If the tattoo has personal meaning, explain that clearly. You do not need to give your life story unless you want to, but context helps. A good artist can often pull stronger visual ideas from a few honest details than from a folder full of random images.
Be open to edits. Sometimes your favorite element from a reference will not work at the size you want. Sometimes a different placement will make the tattoo look far better. Custom work is a collaboration, not a test where the artist must reproduce your exact draft.
Are custom tattoos more expensive?
Usually, yes. Custom tattoos often cost more because they include design time, consultation, revisions, and a higher level of planning.
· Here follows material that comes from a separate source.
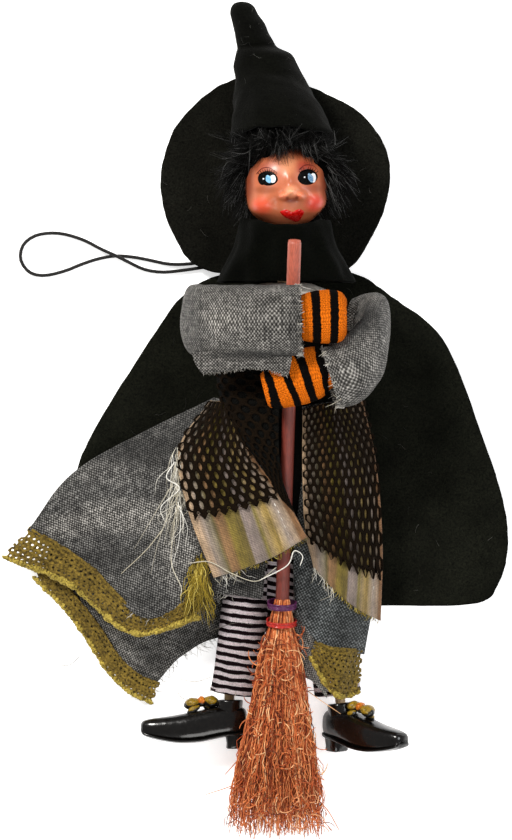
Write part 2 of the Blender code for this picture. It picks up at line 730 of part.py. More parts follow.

You are paying for artwork and execution, not just the session itself.
But “more expensive” does not always mean overpriced. A custom tattoo that fits well, heals well, and still looks strong years later has value beyond the day you get it. Price also depends on size, detail, placement, artist demand, and how many sessions the piece requires.
If budget is part of the decision, be direct about it. A good studio can often suggest ways to scale a concept responsibly, whether that means adjusting size, simplifying detail, or planning the work in stages.
The best custom tattoos start with the right artist
So, do tattoo artists do custom tattoos? Yes - many of the best ones build their reputations on them. The better question is whether the artist you are considering does the kind of custom work you actually want.
That is where research pays off. Look at portfolios. Think about style. Be honest about your budget and your expectations. Bring an idea worth building, then trust the artist to shape it into something that belongs on your skin.
The strongest tattoos do more than fill space. They carry intention, fit the body, and feel unmistakably personal long after the appointment ends.